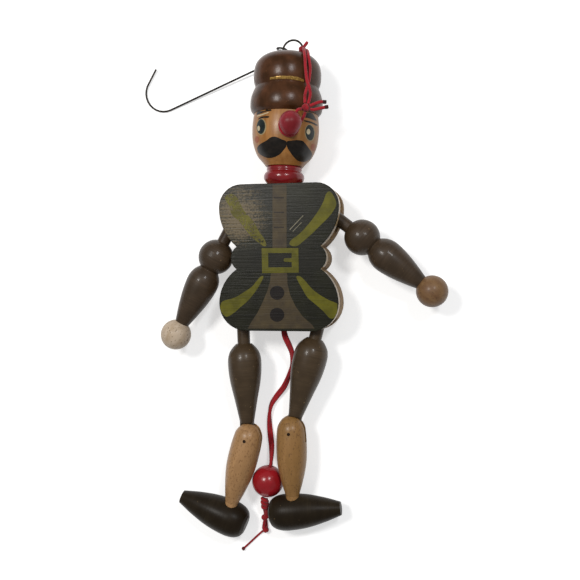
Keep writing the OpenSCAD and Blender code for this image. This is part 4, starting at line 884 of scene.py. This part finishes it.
# Table and light: a white laminate top, seen as plain white with the toy's soft shadow. A soft window to
# the left, a small softbox to the right of the camera and a dim white room light the toy.
TOP_SIZE = 3.0
TOP_GLOW = 0.52  # lifts the lit top to plain white where it is seen or mirrored, and lights nothing
ROOM_LIGHT = 0.28
LAMPS_AIM = (0, 40, 0)
scene = bpy.context.scene
half = TOP_SIZE / 2
table_top = linked("table_top", [(-half, -half, 0), (half, -half, 0), (half, half, 0), (-half, half, 0)],
                   [(0, 1, 2, 3)])
laminate, tree = material("white_laminate")
place = add(tree, "TexCoord").outputs["Object"]
under = add(tree, "NewGeometry").outputs["Backfacing"]  # see-through from below, to show the toy's back
pebble = add(tree, "TexNoise", {"Vector": place, "Scale": 1 / (1.5 * MM), "Detail": 2}).outputs[0]
relief = add(tree, "Bump", {"Height": pebble, "Strength": 0.1, "Distance": 0.02 * MM}).outputs[0]
top = add(tree, "BsdfPrincipled", {"Base Color": tone("#dedede"), "Roughness": 0.6, "Normal": relief,
                                   "Specular IOR Level": 0.2})
glow = add(tree, "Emission", {"Color": (1, 1, 1, 1), "Strength": TOP_GLOW})
lit_top = add(tree, "AddShader", {0: top.outputs[0], 1: glow.outputs[0]})
path_kind = add(tree, "LightPath")
shown = add(tree, "Math", {0: path_kind.outputs["Is Camera Ray"], 1: path_kind.outputs["Is Glossy Ray"]},
            operation="MAXIMUM").outputs[0]
shown = add(tree, "Math", {0: shown, 1: path_kind.outputs["Is Transmission Ray"]},
            operation="MAXIMUM").outputs[0]
laid_top = add(tree, "MixShader", {0: shown, 1: top.outputs[0], 2: lit_top.outputs[0]})
clear = add(tree, "BsdfTransparent")
one_sided = add(tree, "MixShader", {0: under, 1: laid_top.outputs[0], 2: clear.outputs[0]})
add(tree, "OutputMaterial", {0: one_sided.outputs[0]})
table_top.data.materials.append(laminate)

world = bpy.data.worlds.new("white_room")
scene.world = world
world.use_nodes = True
world.node_tree.nodes.clear()
room = add(world.node_tree, "Background", {"Color": (1, 1, 1, 1), "Strength": ROOM_LIGHT})
add(world.node_tree, "OutputWorld", {0: room.outputs[0]})


def lamp(name, place, size, energy, colour):
    """A square soft light that looks at the toy."""
    light = bpy.data.lights.new(name, "AREA")
    light.size, light.energy, light.color = size, energy, colour
    stand = bpy.data.objects.new(name, light)
    scene.collection.objects.link(stand)
    stand.location = place
    stand.rotation_euler = (Vector(place) - laid(*LAMPS_AIM)).to_track_quat("Z", "Y").to_euler()


lamp("window", (-0.26, 0.22, 0.76), size=0.16, energy=3.4, colour=(1, 0.98, 0.95))
lamp("softbox", (0.3, 0.3, 0.66), size=0.1, energy=1.7, colour=(0.97, 0.98, 1))
scene.view_settings.view_transform = "Standard"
───
- Required task:
Write out exactly the lines from the start of the material through the line with "table_top.data.materials.append(laminate)". No other output is expected.

- Answer to the exercise:
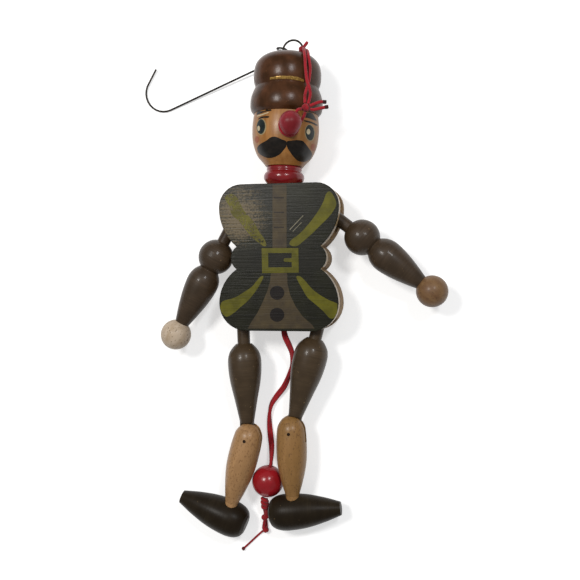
Keep writing the OpenSCAD and Blender code for this image. This is part 4, starting at line 884 of scene.py. This part finishes it.
# Table and light: a white laminate top, seen as plain white with the toy's soft shadow. A soft window to
# the left, a small softbox to the right of the camera and a dim white room light the toy.
TOP_SIZE = 3.0
TOP_GLOW = 0.52  # lifts the lit top to plain white where it is seen or mirrored, and lights nothing
ROOM_LIGHT = 0.28
LAMPS_AIM = (0, 40, 0)
scene = bpy.context.scene
half = TOP_SIZE / 2
table_top = linked("table_top", [(-half, -half, 0), (half, -half, 0), (half, half, 0), (-half, half, 0)],
                   [(0, 1, 2, 3)])
laminate, tree = material("white_laminate")
place = add(tree, "TexCoord").outputs["Object"]
under = add(tree, "NewGeometry").outputs["Backfacing"]  # see-through from below, to show the toy's back
pebble = add(tree, "TexNoise", {"Vector": place, "Scale": 1 / (1.5 * MM), "Detail": 2}).outputs[0]
relief = add(tree, "Bump", {"Height": pebble, "Strength": 0.1, "Distance": 0.02 * MM}).outputs[0]
top = add(tree, "BsdfPrincipled", {"Base Color": tone("#dedede"), "Roughness": 0.6, "Normal": relief,
                                   "Specular IOR Level": 0.2})
glow = add(tree, "Emission", {"Color": (1, 1, 1, 1), "Strength": TOP_GLOW})
lit_top = add(tree, "AddShader", {0: top.outputs[0], 1: glow.outputs[0]})
path_kind = add(tree, "LightPath")
shown = add(tree, "Math", {0: path_kind.outputs["Is Camera Ray"], 1: path_kind.outputs["Is Glossy Ray"]},
            operation="MAXIMUM").outputs[0]
shown = add(tree, "Math", {0: shown, 1: path_kind.outputs["Is Transmission Ray"]},
            operation="MAXIMUM").outputs[0]
laid_top = add(tree, "MixShader", {0: shown, 1: top.outputs[0], 2: lit_top.outputs[0]})
clear = add(tree, "BsdfTransparent")
one_sided = add(tree, "MixShader", {0: under, 1: laid_top.outputs[0], 2: clear.outputs[0]})
add(tree, "OutputMaterial", {0: one_sided.outputs[0]})
table_top.data.materials.append(laminate)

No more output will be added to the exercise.